What You Should Be Drinking: The Aviation Cocktail

The Aviation

In the first of this weekly series, I’m going to to introduce you to one of my all-time favourite cocktails – The Aviation.

This drink can come in a few different guises, and studied bartenders will argue with each other as to which is correct. In fact, I still have this argument with my good friend Henry, who I have convinced to write an article on gin for me in the future.

The Aviation is an old-school cocktail. There’s no messing about here, this is straight-up liquor. The recipe was first published in 1916, and was made up of 1.5 oz gin, 0.75 oz lemon juice, two dashes of maraschino liqueur and two dashes of crème de violette.

It’s the last part that people argue about – that pesky crème de violette. It’s not particularly hard to find, but you will have to go out of your way to get it. Which means that the idea of making one of these on a Friday night must be premeditated. It should be noted, that maraschino liqueur hasn’t always been that freely available either, but it’s certainly more prevalent than crème de violette.

In 1930 Harry Craddock released The Savoy Cocktail Book, and this sort of became one of the de facto standards in the industry for how to make drinks and generally behave behind the bar. His recipe is the following:

Harry Craddock’s Aviation Cocktail

  • 1/3 lemon juice
  • 2/3 dry gin
  • 2 dashes maraschino

This is a pretty solid recipe, though our tastes have changed somewhat in the 85-odd years since the book was published, and generally a bit more sweetness is needed to balance out the sour. Fear not: I have the solution. In what is probably my favourite cocktail book, The Joy of Mixology, Gary Reagan ups the maraschino content to compensate:

Gary Reagan’s Aviation Cocktail

  • 2oz Dry Gin
  • ½oz Maraschino Liqueur
  • ½oz Lemon Juice

This is my preferred recipe. If I can get hold of some crème de violette, I will often add just a couple of drops as it gives the drink a wonderful blue/purple hue.

How to Make It

First off, get a cocktail glass (martini glass) and stick some ice in it. Pour some cold water into the glass and let it sit. This will chill the glass ready for the cocktail.

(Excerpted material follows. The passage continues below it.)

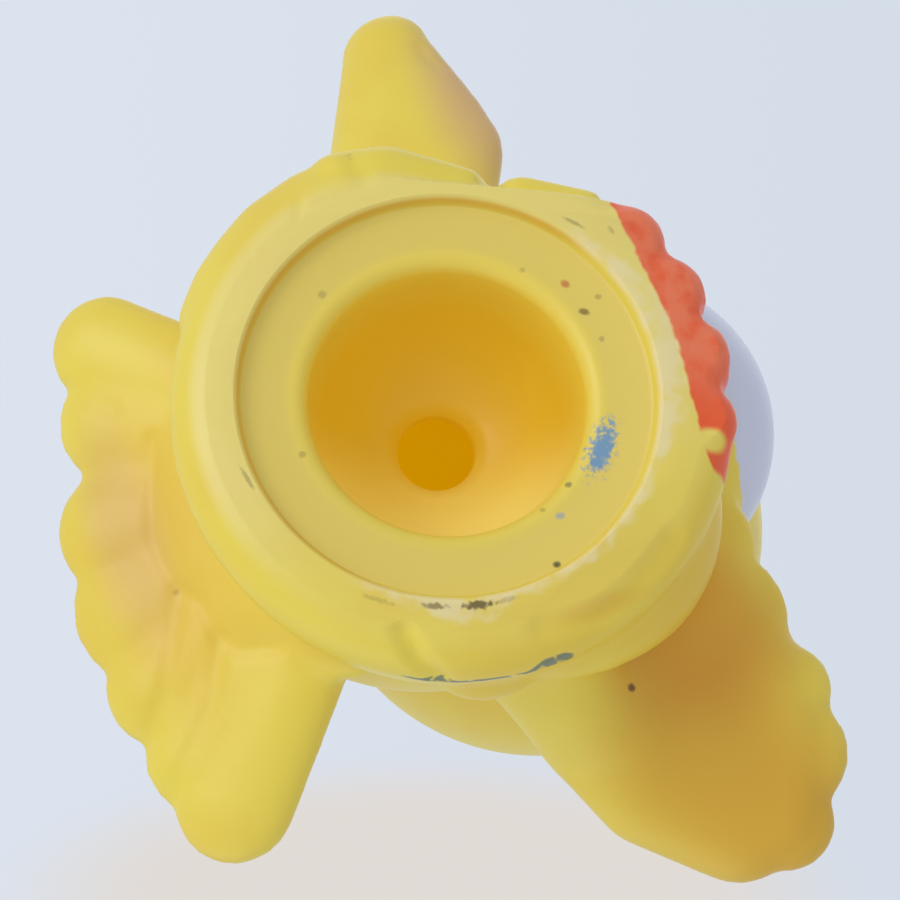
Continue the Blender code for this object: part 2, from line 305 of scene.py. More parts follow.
@dataclass
class Foot:
    """The round foot with its soft edge, its flat far side and its painted toes."""

    radius: float = 38.6
    centre: Pair = (0.4, -0.8)
    top: float = 14.0
    top_inset: float = 1.6
    sole: float = -1.2
    edge_width: float = 7.0
    edge_height: float = 6.3
    edge_middle: float = 6.0
    edge_angles: Pair = (0.0, -80.0)
    edge_points: int = 14
    steps: int = 200
    flat_distance: float = 31.0
    flat_direction: float = math.radians(202.0)
    toe_count: int = 4
    toe_pitch: float = math.radians(15.8)
    toe_ring: float = 33.9
    toe_middle: float = math.radians(-1.2)
    toe_half: Point = (5.7, 6.0, 4.8)
    toe_height: float = 3.6

    def base(self, inner: float) -> bpy.types.Object:
        """The turned foot, flattened on the far side.

        Args:
            inner: Radius of the sunk disc, where the flat ring starts.

        Returns:
            The closed foot, reaching a little below the ground.
        """
        middle = (self.radius - self.edge_width, self.edge_middle)
        edge = arc(middle, (self.edge_width, self.edge_height), *self.edge_angles, self.edge_points)
        upper = [(0.0, self.top), (self.radius - self.top_inset, self.top)]
        profile = upper + edge + [(inner, self.sole), (0.0, self.sole)]
        form = turned("foot", profile, self.steps, (self.centre[0], self.centre[1], 0.0))
        side = Vector((math.cos(self.flat_direction), math.sin(self.flat_direction), 0.0))
        heart = place((self.centre[0], self.centre[1], 0.0))
        for vert in form.data.vertices:
            beyond = (vert.co - heart).dot(side) - self.flat_distance * MM
            if beyond > 0.0:
                vert.co -= side * beyond
        return form

    def toes(self) -> list[bpy.types.Object]:
        """The scallops of the toes side by side round the front.

        Returns:
            One form for each toe.
        """
        made = []
        for index in range(self.toe_count):
            angle = self.toe_middle + (index - (self.toe_count - 1) / 2.0) * self.toe_pitch
            centre = (self.toe_ring * math.sin(angle), -self.toe_ring * math.cos(angle), self.toe_height)
            made.append(ball("toe", centre, self.toe_half, angle, TOE_SEGMENTS))
        return made


@dataclass
class Body:
    """Round body, rump, breast and the unlike thigh bulges, each form as centre and half sizes."""

    trunk: Form = ((-0.5, 0.0, 33.0), (32.5, 34.5, 34.0))
    rump: Form = ((-1.0, 12.0, 20.0), (27.0, 24.0, 9.5))
    breast: Form = ((1.9, -27.4, 37.0), (23.8, 24.0, 23.5))
    near_thigh: Form = ((15.0, -11.0, 16.0), (24.8, 24.0, 13.0))
    web_root: Form = ((30.4, 3.6, 17.0), (8.2, 9.4, 6.5))
    far_thigh: tuple[Form, ...] = (
        ((-36.9, 4.0, 10.5), (4.0, 4.2, 9.0)), ((-34.9, -3.0, 12.0), (5.6, 5.4, 11.0)),
        ((-29.9, -13.2, 11.0), (3.4, 3.4, 9.0)), ((-20.0, -4.0, 14.0), (8.0, 12.0, 10.0)),
    )
    far_heel: tuple[Form, ...] = (
        ((-27.5, -20.2, 9.5), (2.9, 3.4, 5.0)), ((-22.9, -28.8, 8.5), (2.0, 2.6, 4.5)),
    )
    far_flank: tuple[Point, ...] = (
        (-33.0, 7.9, 8.0), (-30.7, 14.3, 8.0), (-27.7, 18.7, 8.0),
        (-24.7, 22.2, 8.0), (-21.4, 24.8, 8.0), (-12.0, 8.0, 8.0),
    )
    flank_radius: float = 6.5

    def forms(self) -> list[bpy.types.Object]:
        """All the body's round forms.

        Returns:
            The closed forms, the thigh, heel and flank as hulls.
        """
        half = (self.flank_radius,) * 3
        flank = [ball("far flank ball", one, half, 0.0, SMALL_SEGMENTS) for one in self.far_flank]
        return [
            ball("trunk", *self.trunk),
            ball("rump", *self.rump),
            ball("breast", *self.breast),
            ball("near thigh", *self.near_thigh),
            ball("web root", *self.web_root),
            hull_of("far thigh", [ball("far thigh ball", *one) for one in self.far_thigh]),
            hull_of("far heel", [ball("far heel ball", *one) for one in self.far_heel]),
            hull_of("far flank", flank),
        ]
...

Next, fill a cocktail shaker with ice. Into it, pour 2oz (about 50ml)  of Dry Gin. Add 3 teaspoons (15ml) of lemon juice and the same amount of maraschino liqueur.

Throw the water and ice out of your glass (into a sink preferably). Shake the cocktail vigorously, and strain (through a small sieve if you have one) into the glass. Add a morello cherry (with stem) to garnish. Drink, to use Harry Craddock’s words, “Quickly, while it’s laughing at you!”. Repeat.

 

Where to Buy The Ingredients

Waterford Elegance Champange Belle Coupe
£50 for two
www.harrods.com

Tanqueray 10 London Dry Gin
£36.95
www.harrods.com

Luxardo Maraschino Originale
£22.22
www.thedrinkshop.com

One comment

  1. The Aviation recipe to which you refer is from Ensslin’s 1916 book, as described in Wondrich’s ‘Imbibe!’
    Somewhat incongruously, Wondrich states in his Esquire column that

    ‘extensive research in the gin-drinks archive here at the Esquire Institute of Advanced Mixology has failed to turn up a mention of the Aviation prior to its appearance in English mixologist Harry Craddock’s 1930 Art Deco masterpiece, the Savoy Cocktail Book’

    To paraphrase Wondrich
    himself, the history of alcoholic drinks can often yield conflicting stories – because the people creating, researching and remembering that history often tended to be drunk!

    Historical accuracy is a game and an end in itself. When it comes to drinks and drinking, history is there to inform and inspire us, but attempting to find solid answers from liquid always ultimately leaves us with hot air.

    The way I choose to see it, history has gifted us a spectrum of glorious variations on this cocktail and the ‘truth’ is to be found at the confluence of time, mood and ingredients that suits us at the moment.

    The blue moon and the aviation to me sit at two ends of this continuum, and I choose to make a separation between Ted Haigh’s blue moon (made exclusively with creme yvette) and Craddock’s aviation (maraschino). In between we have the 1916 recipe, and that’s before we consider the delights of violette.

    Hell, throw an egg white in if the confluence takes you there. Add either liqueur to a white lady (Chelsea sidecar) or, gasp, both.

    The ‘correct’ drink is as you enjoy it. The only certainty is that you should be drinking it.